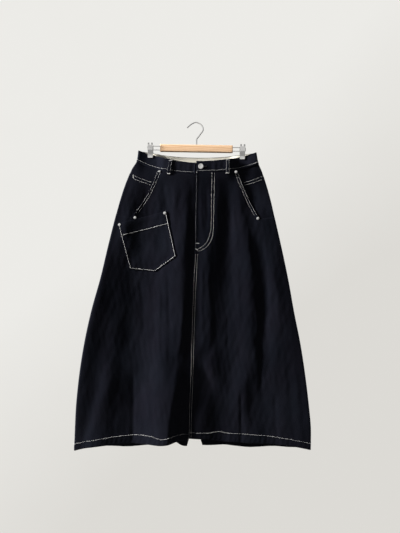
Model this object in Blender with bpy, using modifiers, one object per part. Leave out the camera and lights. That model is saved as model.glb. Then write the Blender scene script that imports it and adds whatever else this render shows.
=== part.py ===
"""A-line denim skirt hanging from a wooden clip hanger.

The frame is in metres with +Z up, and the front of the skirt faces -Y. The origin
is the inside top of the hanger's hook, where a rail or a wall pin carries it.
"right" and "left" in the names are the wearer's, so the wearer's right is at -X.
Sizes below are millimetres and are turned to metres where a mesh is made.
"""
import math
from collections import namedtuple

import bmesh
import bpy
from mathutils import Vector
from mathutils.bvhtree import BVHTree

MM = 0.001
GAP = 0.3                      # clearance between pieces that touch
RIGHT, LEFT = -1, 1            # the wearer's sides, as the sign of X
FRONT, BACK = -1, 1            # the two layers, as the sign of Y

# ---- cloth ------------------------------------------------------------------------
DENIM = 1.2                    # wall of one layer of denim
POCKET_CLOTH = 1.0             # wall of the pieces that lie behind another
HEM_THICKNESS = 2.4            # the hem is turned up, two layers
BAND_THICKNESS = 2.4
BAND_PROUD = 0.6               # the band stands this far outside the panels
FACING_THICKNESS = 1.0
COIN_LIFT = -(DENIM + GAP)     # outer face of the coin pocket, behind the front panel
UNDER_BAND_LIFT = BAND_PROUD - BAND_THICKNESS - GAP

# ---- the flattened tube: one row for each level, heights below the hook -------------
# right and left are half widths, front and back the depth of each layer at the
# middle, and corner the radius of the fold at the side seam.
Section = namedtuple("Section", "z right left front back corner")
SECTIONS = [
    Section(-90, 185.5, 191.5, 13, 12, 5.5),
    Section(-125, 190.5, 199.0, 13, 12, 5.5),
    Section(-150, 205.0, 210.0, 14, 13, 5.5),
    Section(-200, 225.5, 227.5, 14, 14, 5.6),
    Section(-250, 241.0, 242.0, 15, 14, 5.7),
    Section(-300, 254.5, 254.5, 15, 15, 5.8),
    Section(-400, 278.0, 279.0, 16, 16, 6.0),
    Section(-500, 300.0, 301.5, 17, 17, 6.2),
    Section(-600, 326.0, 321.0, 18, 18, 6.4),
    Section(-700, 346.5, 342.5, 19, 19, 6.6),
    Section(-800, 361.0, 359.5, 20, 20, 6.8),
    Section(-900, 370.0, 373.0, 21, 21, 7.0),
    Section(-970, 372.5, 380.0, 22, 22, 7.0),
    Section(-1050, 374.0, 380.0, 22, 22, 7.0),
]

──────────

» Directions: Exactly as they stand, set down the lines from the top of the data through the line with "from mathutils.bvhtree import BVHTree".

» Reply:
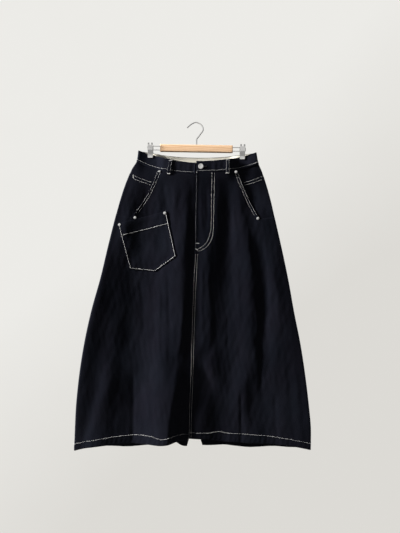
Model this object in Blender with bpy, using modifiers, one object per part. Leave out the camera and lights. That model is saved as model.glb. Then write the Blender scene script that imports it and adds whatever else this render shows.
=== part.py ===
"""A-line denim skirt hanging from a wooden clip hanger.

The frame is in metres with +Z up, and the front of the skirt faces -Y. The origin
is the inside top of the hanger's hook, where a rail or a wall pin carries it.
"right" and "left" in the names are the wearer's, so the wearer's right is at -X.
Sizes below are millimetres and are turned to metres where a mesh is made.
"""
import math
from collections import namedtuple

import bmesh
import bpy
from mathutils import Vector
from mathutils.bvhtree import BVHTree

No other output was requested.